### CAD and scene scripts
* * *
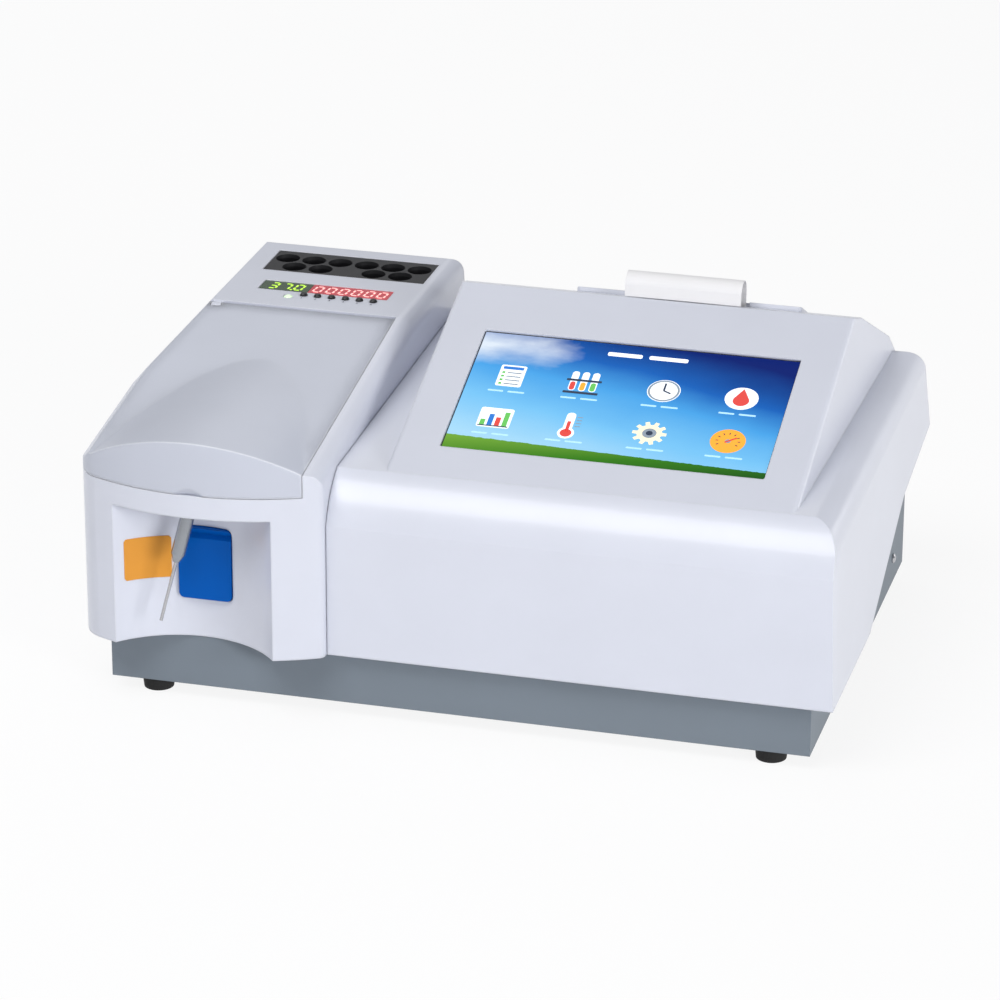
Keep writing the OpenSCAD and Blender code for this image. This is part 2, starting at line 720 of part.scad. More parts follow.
module rear_panel() color(steel_grey) difference() {
    block([-tray_x + sheet + run, panel_y - sheet, floor_z], [tray_x - sheet - run, panel_y, panel_z1]);
    translate([fan_x, 0, fan_z]) rod_y(panel_y - 5, panel_y + 5, fan_w / 2 - 3);
    for (sx = [-1, 1], sz = [-1, 1])
        translate([fan_x + sx * (fan_w / 2 - 5), 0, fan_z + sz * (fan_w / 2 - 5)])
        rod_y(panel_y - 5, panel_y + 5, 2);
    translate([inlet_x, panel_y, fitting_z]) rotate([90, 0, 0])
        translate([0, 0, -5]) plate(inlet_w + 2 * run, inlet_h + 2 * run, 10, 2);
    translate([switch_x, panel_y, fitting_z]) rotate([90, 0, 0])
        translate([0, 0, -5]) plate(switch_w + 2 * run, switch_h + 2 * run, 10, 0.8);
    translate([data_x, panel_y, fitting_z]) rotate([90, 0, 0])
        translate([0, 0, -5]) plate(data_w + 2 * run, data_h + 2 * run, 10, 1);
    translate([pump_x - pump_tube_r, 0, fitting_z - 6]) rod_y(panel_y - 5, panel_y + 5, 4.2);
    for (p = panel_screw_at) translate([p[0], 0, p[1]]) rod_y(panel_y - 5, panel_y + 5, 1.6);
}

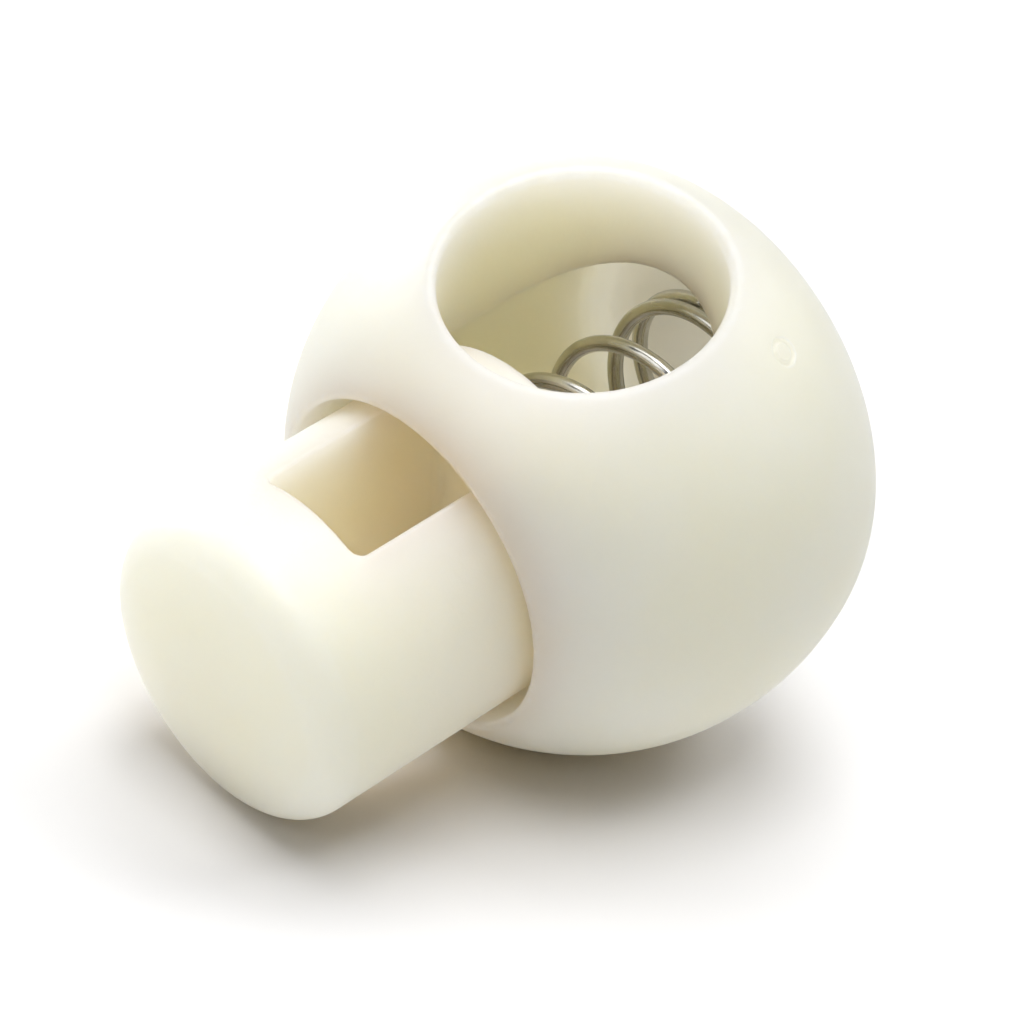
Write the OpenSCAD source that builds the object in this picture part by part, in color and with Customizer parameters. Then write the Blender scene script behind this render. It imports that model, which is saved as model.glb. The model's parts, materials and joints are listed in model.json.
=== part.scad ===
// Single-hole ball cord lock: a ball-shaped body, a spring-loaded plunger and its spring.
// Lengths are in millimetres. The origin is where the plunger's axis crosses the cord
// passage's axis. +X is the way the plunger is pressed, +Z runs up the cord passage.

/* [Body] */
// Diameter of the ball
body_d = 18; // [16:0.5:22]
// How far the ball's centre lies behind the cord passage's axis
ball_x = 0.9; // [0:0.1:1.5]
// Distance from the ball's centre to its flat rear end
rear_reach = 6.8; // [6.7:0.1:7.5]
// Radius of the shoulder between the ball and its flat rear end
shoulder_r = 5.6; // [4:0.1:6.5]
// Diameter of the cord passage
passage_d = 8.4; // [7:0.1:9]

/* [Bore] */
// Diameter of the blind bore that the plunger's collar runs in
bore_d = 10.3; // [10.26:0.02:10.4]
// Diameter of the retaining lip in front of that bore
lip_d = 9.94; // [9.9:0.02:10]
// Diameter of the bore where it opens at the mouth
mouth_d = 10.4; // [10.2:0.1:10.6]
// Radius of the rounded edge around the mouth
mouth_edge_r = 0.25; // [0.2:0.05:0.5]
// Thickness of the wall between the bore and the flat rear end
rear_wall = 1.3; // [1:0.1:2]

/* [Plunger] */
// Diameter of the plunger
plunger_d = 9.8; // [9.6:0.05:9.85]
// Diameter of the retaining collar at the plunger's inner end
collar_d = 10.2; // [10.1:0.02:10.24]
// Length of the collar, which also closes the slot
collar_length = 1.15; // [0.8:0.05:1.5]
// Distance from the passage's axis out to the tip of the head
head_reach = 14; // [13:0.1:15]
// Radius of the shallow dome on the head
head_dome_r = 20; // [14:1:40]
// Radius of the rounded edge around the head
head_edge_r = 0.9; // [0.4:0.1:1.5]
// Width of the cord slot through the plunger
slot_w = 4.1; // [3.8:0.1:5]
// Distance from the passage's axis to the outer end of the slot
slot_reach = 10.25; // [9.5:0.05:11]
// Radius of the slot's corners
slot_corner_r = 0.45; // [0.2:0.05:0.8]

/* [Spring] */
// Diameter of the spring's wire
wire_d = 0.5; // [0.4:0.05:0.55]
// Diameter of the coil, measured between wire centres
coil_d = 5.6; // [5.4:0.1:6.4]
// Distance from one open turn to the next
coil_pitch = 2.57; // [2.4:0.01:3]
// How far behind the passage's axis an open turn crosses the top
coil_top_x = 3.08; // [0:0.01:3.2]

/* [Gate mark] */
// Diameter of the round mark that the mould's gate leaves on the ball
gate_mark_d = 0.7; // [0.4:0.1:1]
// Depth of the mark
gate_mark_depth = 0.06; // [0.03:0.01:0.15]
// How far the mark lies behind the passage's axis
gate_mark_x = 3; // [2:0.1:4]
// Angle of the mark from straight up, towards -Y
gate_mark_angle = 37; // [30:1:60]

/* [Hidden] */
$fn = 128;
// Largest angle between two points of a rounded outline
ARC_STEP = 3;
// Gap left between surfaces that rest on each other
gap = 0.02;
ball_r = body_d / 2;
rear_x = ball_x + rear_reach;
bore_end_x = rear_x - rear_wall;
// The shoulder arc touches the ball's circle from inside
shoulder_x = rear_reach - shoulder_r;
shoulder_y = sqrt(pow(ball_r - shoulder_r, 2) - pow(shoulder_x, 2));
shoulder_angle = acos(shoulder_x / (ball_r - shoulder_r));
// The mouth's rounded edge touches the ball's circle from inside
mouth_edge_y = mouth_d / 2 + mouth_edge_r;
mouth_edge_angle = 180 - asin(mouth_edge_y / (ball_r - mouth_edge_r));
mouth_edge_x = ball_x + (ball_r - mouth_edge_r) * cos(mouth_edge_angle);
// The lead-in narrows from the mouth to the lip, and the lip ends in a square step
lead_in_length = 2;
collar_x = -3.15;
plunger_end_x = collar_x + collar_length;
slot_end_x = collar_x - 0.15;
// The head's rounded edge touches the dome from inside
head_edge_y = plunger_d / 2 - head_edge_r;
head_edge_angle = 180 - asin(head_edge_y / (head_dome_r - head_edge_r));
dome_x = head_dome_r - head_reach;
head_edge_x = dome_x + (head_dome_r - head_edge_r) * cos(head_edge_angle);
// The boss on the collar centres the spring
boss_d = coil_d - wire_d - 0.4;
boss_length = 0.8;
boss_chamfer = 0.2;
// The closed turns at both ends of the spring lie one wire apart
closed_pitch = wire_d + gap;
coil_first_x = plunger_end_x + wire_d / 2 + gap;
coil_last_x = bore_end_x - wire_d / 2 - gap;
first_open_turn = (coil_first_x + closed_pitch - coil_top_x) / coil_pitch;
last_open_turn = (coil_last_x - closed_pitch - coil_top_x) / coil_pitch;
WIRE_SIDES = 10;
RINGS_PER_TURN = 28;

// Points of an arc as [radius, x], about a centre at x = cx and radius cy. Angles are
// measured from +X towards the outside. The end point is left to what follows the arc.
function arc(cx, cy, r, from, to) =
    let (steps = ceil(abs(to - from) / ARC_STEP))
        [
            for (i = [0 : steps - 1])
                let (angle = from + (to - from) * i / steps)
                    [cy + r * sin(angle), cx + r * cos(angle)]
        ];

// Half section of the body, out along the ball's skin and back in through mouth and bore
body_outline = concat(
    [[0, rear_x]],
    arc(ball_x + shoulder_x, shoulder_y, shoulder_r, 0, shoulder_angle),
    arc(ball_x, 0, ball_r, shoulder_angle, mouth_edge_angle),
    arc(mouth_edge_x, mouth_edge_y, mouth_edge_r, mouth_edge_angle, 270),
    [
        [mouth_d / 2, mouth_edge_x],
        [lip_d / 2, mouth_edge_x + lead_in_length],
        [lip_d / 2, collar_x - gap],
        [bore_d / 2, collar_x - gap],
        [bore_d / 2, bore_end_x],
        [0, bore_end_x]
    ]
);

// Half section of the plunger: domed head, shank, collar and the spring's boss
plunger_outline = concat(
    [[0, -head_reach]],
    arc(dome_x, 0, head_dome_r, 180 - ARC_STEP / 2, head_edge_angle),
    arc(head_edge_x, head_edge_y, head_edge_r, head_edge_angle, 90),
    [
        [plunger_d / 2, head_edge_x],
        [plunger_d / 2, collar_x],
        [collar_d / 2, collar_x],
        [collar_d / 2, plunger_end_x],
        [boss_d / 2, plunger_end_x],
        [boss_d / 2, plunger_end_x + boss_length - boss_chamfer],
        [boss_d / 2 - boss_chamfer, plunger_end_x + boss_length],
        [0, plunger_end_x + boss_length]
    ]
);

// The cord slot seen from above: a rectangle with rounded corners, each given by the
// centre of its arc and the angle at which that arc starts
slot_high_x = slot_end_x - slot_corner_r;
slot_low_x = slot_corner_r - slot_reach;
slot_side_y = slot_w / 2 - slot_corner_r;
slot_corners = [
    [slot_high_x, slot_side_y, 0],
    [slot_low_x, slot_side_y, 90],
    [slot_low_x, -slot_side_y, 180],
    [slot_high_x, -slot_side_y, 270]
];
slot_outline = [
    for (corner = slot_corners)
        for (turn = [0 : 15 : 90])
            [
                corner[0] + slot_corner_r * cos(corner[2] + turn),
                corner[1] + slot_corner_r * sin(corner[2] + turn)
            ]
];

// Axial place of the spring's centre line at a turn number, counted from an open turn
// that crosses the top at turn 0
function coil_x(turn) =
    turn < first_open_turn ? coil_first_x + closed_pitch * (turn - first_open_turn + 1)
    : turn > last_open_turn ? coil_last_x - closed_pitch * (last_open_turn + 1 - turn)
    : coil_top_x + coil_pitch * turn;

// One ring of points around the wire
function wire_ring(turn) = [
    for (side = [0 : WIRE_SIDES - 1])
        let (
            around = 360 * side / WIRE_SIDES,
            reach = coil_d / 2 + wire_d / 2 * cos(around)
        )
            [
                coil_x(turn) + wire_d / 2 * sin(around),
                -reach * sin(360 * turn),
                reach * cos(360 * turn)
            ]
];

// Turns an outline of [radius, x] points about the X axis
module turned(outline) {
    rotate([0, 90, 0])
        rotate_extrude()
            polygon(outline);
}

// A shallow round recess, sunk square to the ball's skin
module gate_mark() {
    tilt = asin((gate_mark_x - ball_x) / ball_r);
    translate([ball_x, 0, 0])
        rotate([gate_mark_angle, 0, 0])
            rotate([0, tilt, 0])
                translate([0, 0, ball_r - gate_mark_depth])
                    cylinder(h = 1, d = gate_mark_d);
}

// The ball: one moulding, open at the mouth and across by the cord passage
module body() {
    color("ivory")
        difference() {
            turned(body_outline);
            cylinder(h = 2 * body_d, d = passage_d, center = true);
            gate_mark();
        }
}

// The button and its shank in one moulding, slotted for the cord
module plunger() {
    color("ivory")
        difference() {
            turned(plunger_outline);
            translate([0, 0, -plunger_d])
                linear_extrude(2 * plunger_d)
                    polygon(slot_outline);
        }
}

// The compression spring, with a closed turn at each end
module spring() {
    first_turn = first_open_turn - 1;
    turns = last_open_turn + 1 - first_turn;
    rings = ceil(turns * RINGS_PER_TURN);
    points = [for (ring = [0 : rings]) each wire_ring(first_turn + turns * ring / rings)];
    sides = [
        for (ring = [0 : rings - 1], side = [0 : WIRE_SIDES - 1])
            let (
                next = (side + 1) % WIRE_SIDES,
                here = ring * WIRE_SIDES,
                ahead = here + WIRE_SIDES
            )
                [here + side, ahead + side, ahead + next, here + next]
    ];
    start_cap = [for (side = [0 : WIRE_SIDES - 1]) side];
    end_cap = [for (side = [0 : WIRE_SIDES - 1]) (rings + 1) * WIRE_SIDES - 1 - side];
    color("silver")
        polyhedron(points, concat([start_cap, end_cap], sides), convexity = 6);
}

body();
plunger();
spring();
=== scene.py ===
"""A ball cord lock: a ball-shaped body, a slotted push plunger and the spring behind it.

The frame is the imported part's own: +X is the way the plunger is pressed, +Z runs up the
cord passage, and the origin is where those two axes cross. Blender works in metres. The
shapes are worked out in millimetres and scaled once, when their meshes are made.
"""

import json
import math

import bmesh
import bpy
import numpy as np
from mathutils import Matrix, Vector


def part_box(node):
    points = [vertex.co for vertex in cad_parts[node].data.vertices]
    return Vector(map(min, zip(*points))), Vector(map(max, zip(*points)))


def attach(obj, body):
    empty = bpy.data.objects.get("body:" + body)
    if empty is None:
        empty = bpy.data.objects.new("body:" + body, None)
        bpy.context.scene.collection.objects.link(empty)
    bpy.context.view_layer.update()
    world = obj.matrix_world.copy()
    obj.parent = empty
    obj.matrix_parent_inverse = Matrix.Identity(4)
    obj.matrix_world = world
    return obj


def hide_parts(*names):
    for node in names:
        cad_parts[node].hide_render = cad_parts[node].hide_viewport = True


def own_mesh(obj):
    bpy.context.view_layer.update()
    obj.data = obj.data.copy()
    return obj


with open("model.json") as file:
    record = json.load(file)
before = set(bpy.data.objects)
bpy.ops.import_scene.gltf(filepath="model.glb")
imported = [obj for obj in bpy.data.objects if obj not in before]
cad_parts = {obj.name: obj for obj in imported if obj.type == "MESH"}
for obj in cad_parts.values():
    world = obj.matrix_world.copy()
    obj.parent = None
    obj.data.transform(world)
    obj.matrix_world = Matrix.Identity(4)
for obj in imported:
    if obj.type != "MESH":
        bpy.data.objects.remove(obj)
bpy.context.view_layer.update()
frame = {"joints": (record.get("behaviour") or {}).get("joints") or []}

MM = 0.001


def box_in_mm(node):
    """Lowest and highest corner of a CAD node, in millimetres."""
    low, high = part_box(node)
    return low / MM, high / MM


BODY_LOW, BODY_HIGH = box_in_mm("body")
PLUNGER_LOW, PLUNGER_HIGH = box_in_mm("plunger")
SPRING_LOW, SPRING_HIGH = box_in_mm("spring")
PRESS = next(joint for joint in frame["joints"] if joint["name"] == "press")
BORE_END_X = PRESS["deforming_nodes"][0]["fixed_end_x_m"] / MM

# Body, in millimetres. The shoulder joins the ball and its flat rear. The lip holds the
# plunger's collar back, and the lead-in widens from it to the mouth.
BALL_R = 9.0
BALL_X = 0.9
SHOULDER_R = 5.6
PASSAGE_R = 4.2
BORE_R = 5.15
LIP_R = 4.97
LIP_X = (-4.2, -3.17)
MOUTH_R = 5.3
LEAD_IN_LENGTH = 0.8

# Rounding of the body's edges, in millimetres: the bore's blind end, the passage's rims,
# the mouth, and the bore's edges that lie deeper than the skin
BORE_CORNER_R = 0.8
RIM_EDGE_R = 0.4
MOUTH_EDGE_R = 0.25
INNER_EDGE_R = 0.1
SKIN_DEPTH = 1.0

# Gate mark on the ball's skin, in millimetres: a fine ring groove. The mesh is made finer
# as far as the reach around it.
GATE_X = 3.0
GATE_ANGLE = math.radians(37)
GATE_RING_R = 0.36
GATE_GROOVE_R = 0.08
GATE_REACH = 0.8
GATE_CUTS = 4

# Plunger, in millimetres
PLUNGER_R = 4.9
COLLAR_R = 5.1
COLLAR_X = (-3.15, -2.0)
BOSS_R = 2.35
HEAD_DOME_R = 20.0
HEAD_EDGE_R = 0.9
SLOT_X = (-10.2, -3.3)
SLOT_HALF_WIDTH = 1.98
SLOT_CORNER_R = 0.38
SLOT_EDGE_R = 0.1
COLLAR_EDGE_R = 0.12

# Spring, in millimetres. An open turn crosses the top at COIL_TOP_X, and the closed pitch
# is that of the turn at each end.
WIRE_R = 0.25
COIL_R = 2.8
COIL_PITCH = 2.57
COIL_TOP_X = 3.08
CLOSED_PITCH = 0.52

# Cell of the grid on which the moulded surfaces are found, in millimetres, and how many
# times their points are then evened out
CELL = 0.11
EVENING_ROUNDS = 3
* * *
Produce only the lines from the line containing "closed turn at each end" through the line containing "for node in", inclusive of both, exactly as they stand in the entries above.

### Answer to the task
// The compression spring, with a closed turn at each end
module spring() {
    first_turn = first_open_turn - 1;
    turns = last_open_turn + 1 - first_turn;
    rings = ceil(turns * RINGS_PER_TURN);
    points = [for (ring = [0 : rings]) each wire_ring(first_turn + turns * ring / rings)];
    sides = [
        for (ring = [0 : rings - 1], side = [0 : WIRE_SIDES - 1])
            let (
                next = (side + 1) % WIRE_SIDES,
                here = ring * WIRE_SIDES,
                ahead = here + WIRE_SIDES
            )
                [here + side, ahead + side, ahead + next, here + next]
    ];
    start_cap = [for (side = [0 : WIRE_SIDES - 1]) side];
    end_cap = [for (side = [0 : WIRE_SIDES - 1]) (rings + 1) * WIRE_SIDES - 1 - side];
    color("silver")
        polyhedron(points, concat([start_cap, end_cap], sides), convexity = 6);
}

body();
plunger();
spring();
=== scene.py ===
"""A ball cord lock: a ball-shaped body, a slotted push plunger and the spring behind it.

The frame is the imported part's own: +X is the way the plunger is pressed, +Z runs up the
cord passage, and the origin is where those two axes cross. Blender works in metres. The
shapes are worked out in millimetres and scaled once, when their meshes are made.
"""

import json
import math

import bmesh
import bpy
import numpy as np
from mathutils import Matrix, Vector


def part_box(node):
    points = [vertex.co for vertex in cad_parts[node].data.vertices]
    return Vector(map(min, zip(*points))), Vector(map(max, zip(*points)))


def attach(obj, body):
    empty = bpy.data.objects.get("body:" + body)
    if empty is None:
        empty = bpy.data.objects.new("body:" + body, None)
        bpy.context.scene.collection.objects.link(empty)
    bpy.context.view_layer.update()
    world = obj.matrix_world.copy()
    obj.parent = empty
    obj.matrix_parent_inverse = Matrix.Identity(4)
    obj.matrix_world = world
    return obj


def hide_parts(*names):
    for node in names:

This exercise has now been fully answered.